Last week I went to the flea market at Fairfax high school with friends and on the outer rim of a vendor's lot, which was mostly hippie clothing and $6 "I survived" t-shirts, were these blazers made of drug rug material, detailed with wild, wild west images and scenes from a prairie on a clear day. They sent me on a babbling tangent.
"Oh my God," it began, and after a pause I added, "This is so real. I mean, this is on some other shit. This on some real shit that I've actually never seen before. They basically just took some Ameri- cana and then played up the like, fetishizing of Original American handy crafts, and then somehow figured out the perfect length at which to end the jacket, like they somehow knew that I wanted it like three weeks ago and got to work. This is like the natural progression. This rules so much." I decided to calm down. "I have to walk away now, I have to think about it. But I'll be back."

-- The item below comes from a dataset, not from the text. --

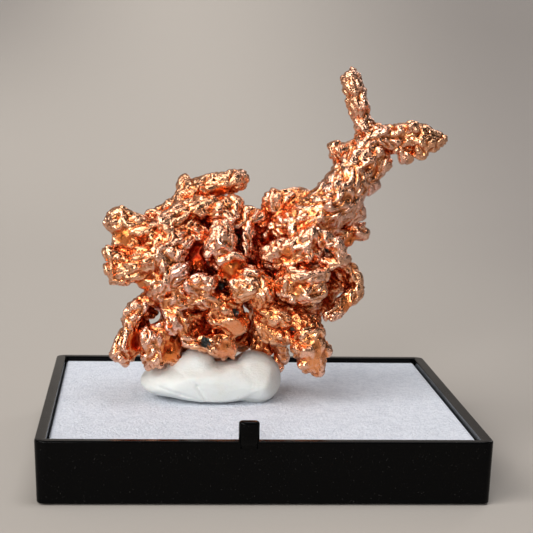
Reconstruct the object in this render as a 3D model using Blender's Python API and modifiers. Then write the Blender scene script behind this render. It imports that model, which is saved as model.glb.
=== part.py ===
"""A native copper nugget pressed into a lump of white putty, on the foam pad of a small display box base.

Run it with: blender --background --python part.py
The origin is the middle of the box's underside, +Z is up, and the box's latch peg is on the -Y side.
"""

import math
import random

import bmesh
import bpy
from mathutils import Matrix, Vector, noise

MM = 0.001  # the tables below are in millimetres, the scene is in metres

# Driving dimensions, in millimetres.
BOX_SIDE = 32.0
BOX_HEIGHT = 4.5
BOX_WALL = 0.8
BOX_FLOOR = 0.9
BOX_DRAFT = 0.18  # how much narrower each side is at the bottom
BOX_CORNER = 0.5

PEG_X = -1.2
PEG_WIDTH = 1.45
PEG_DEPTH = 0.8
PEG_RISE = 1.4  # above the rim

FIT_GAP = 0.3  # between pieces that touch
FOAM_BELOW_RIM = 0.35
FOAM_TOP = BOX_HEIGHT - FOAM_BELOW_RIM

NUGGET_VOXEL = 0.17
NUGGET_TRIANGLES = 7400
PUTTY_VOXEL = 0.2
PUTTY_TRIANGLES = 1300

KNOB_SEED = 41
KNOBS_PER_BEAD = 2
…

I walked through the entire flea market, telling vendors that I'd come return to spend all of my money at their booth, when I clearly wouldn't.
When I made my way back to the front of market, where the jackets were, I tried them all on in front of a warped mirror. I finally decided on the black-and-white one with wild horses sewn on it - although the colorful one with a tiger head and lion head on the back and black faux fur on the collar was a close runner-up.
The woman selling them was happy to take my $25. "Oh yes," she smiled at me, "these are very new," and then mentioned a reservation or New Mexico or both.
I told her that I could tell and that I didn't need a bag. I waited until I had left her sight to rip the shoulder pads out.